:: Collected data

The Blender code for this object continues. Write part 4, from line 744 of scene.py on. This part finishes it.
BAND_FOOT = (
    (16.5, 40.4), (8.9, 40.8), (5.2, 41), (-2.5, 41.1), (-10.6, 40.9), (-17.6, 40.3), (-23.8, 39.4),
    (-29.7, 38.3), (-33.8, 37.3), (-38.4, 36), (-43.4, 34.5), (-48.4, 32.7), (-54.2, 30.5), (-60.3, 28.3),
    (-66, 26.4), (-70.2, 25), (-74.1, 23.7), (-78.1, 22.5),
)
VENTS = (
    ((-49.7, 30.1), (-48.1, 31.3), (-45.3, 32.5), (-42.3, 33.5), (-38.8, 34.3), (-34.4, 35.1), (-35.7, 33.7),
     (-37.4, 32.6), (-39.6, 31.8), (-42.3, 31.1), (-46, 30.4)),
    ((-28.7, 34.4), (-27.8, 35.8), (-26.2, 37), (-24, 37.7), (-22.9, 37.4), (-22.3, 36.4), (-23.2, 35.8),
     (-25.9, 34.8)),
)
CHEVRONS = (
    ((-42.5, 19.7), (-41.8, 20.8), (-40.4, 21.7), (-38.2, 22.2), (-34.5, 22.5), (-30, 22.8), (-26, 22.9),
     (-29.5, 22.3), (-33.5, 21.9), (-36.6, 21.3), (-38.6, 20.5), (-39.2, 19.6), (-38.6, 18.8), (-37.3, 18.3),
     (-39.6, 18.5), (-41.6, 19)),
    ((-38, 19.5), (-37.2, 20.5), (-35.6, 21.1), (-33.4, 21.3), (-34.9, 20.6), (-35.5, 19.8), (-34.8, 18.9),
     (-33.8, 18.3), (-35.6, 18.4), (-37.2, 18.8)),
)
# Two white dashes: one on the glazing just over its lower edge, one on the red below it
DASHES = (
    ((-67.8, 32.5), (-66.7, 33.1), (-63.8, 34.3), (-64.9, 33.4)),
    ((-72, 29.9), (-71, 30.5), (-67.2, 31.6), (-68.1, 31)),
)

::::

Task instructions:
Retype all of the material above with every character intact.

Solution:
The Blender code for this object continues. Write part 4, from line 744 of scene.py on. This part finishes it.
BAND_FOOT = (
    (16.5, 40.4), (8.9, 40.8), (5.2, 41), (-2.5, 41.1), (-10.6, 40.9), (-17.6, 40.3), (-23.8, 39.4),
    (-29.7, 38.3), (-33.8, 37.3), (-38.4, 36), (-43.4, 34.5), (-48.4, 32.7), (-54.2, 30.5), (-60.3, 28.3),
    (-66, 26.4), (-70.2, 25), (-74.1, 23.7), (-78.1, 22.5),
)
VENTS = (
    ((-49.7, 30.1), (-48.1, 31.3), (-45.3, 32.5), (-42.3, 33.5), (-38.8, 34.3), (-34.4, 35.1), (-35.7, 33.7),
     (-37.4, 32.6), (-39.6, 31.8), (-42.3, 31.1), (-46, 30.4)),
    ((-28.7, 34.4), (-27.8, 35.8), (-26.2, 37), (-24, 37.7), (-22.9, 37.4), (-22.3, 36.4), (-23.2, 35.8),
     (-25.9, 34.8)),
)
CHEVRONS = (
    ((-42.5, 19.7), (-41.8, 20.8), (-40.4, 21.7), (-38.2, 22.2), (-34.5, 22.5), (-30, 22.8), (-26, 22.9),
     (-29.5, 22.3), (-33.5, 21.9), (-36.6, 21.3), (-38.6, 20.5), (-39.2, 19.6), (-38.6, 18.8), (-37.3, 18.3),
     (-39.6, 18.5), (-41.6, 19)),
    ((-38, 19.5), (-37.2, 20.5), (-35.6, 21.1), (-33.4, 21.3), (-34.9, 20.6), (-35.5, 19.8), (-34.8, 18.9),
     (-33.8, 18.3), (-35.6, 18.4), (-37.2, 18.8)),
)
# Two white dashes: one on the glazing just over its lower edge, one on the red below it
DASHES = (
    ((-67.8, 32.5), (-66.7, 33.1), (-63.8, 34.3), (-64.9, 33.4)),
    ((-72, 29.9), (-71, 30.5), (-67.2, 31.6), (-68.1, 31)),
)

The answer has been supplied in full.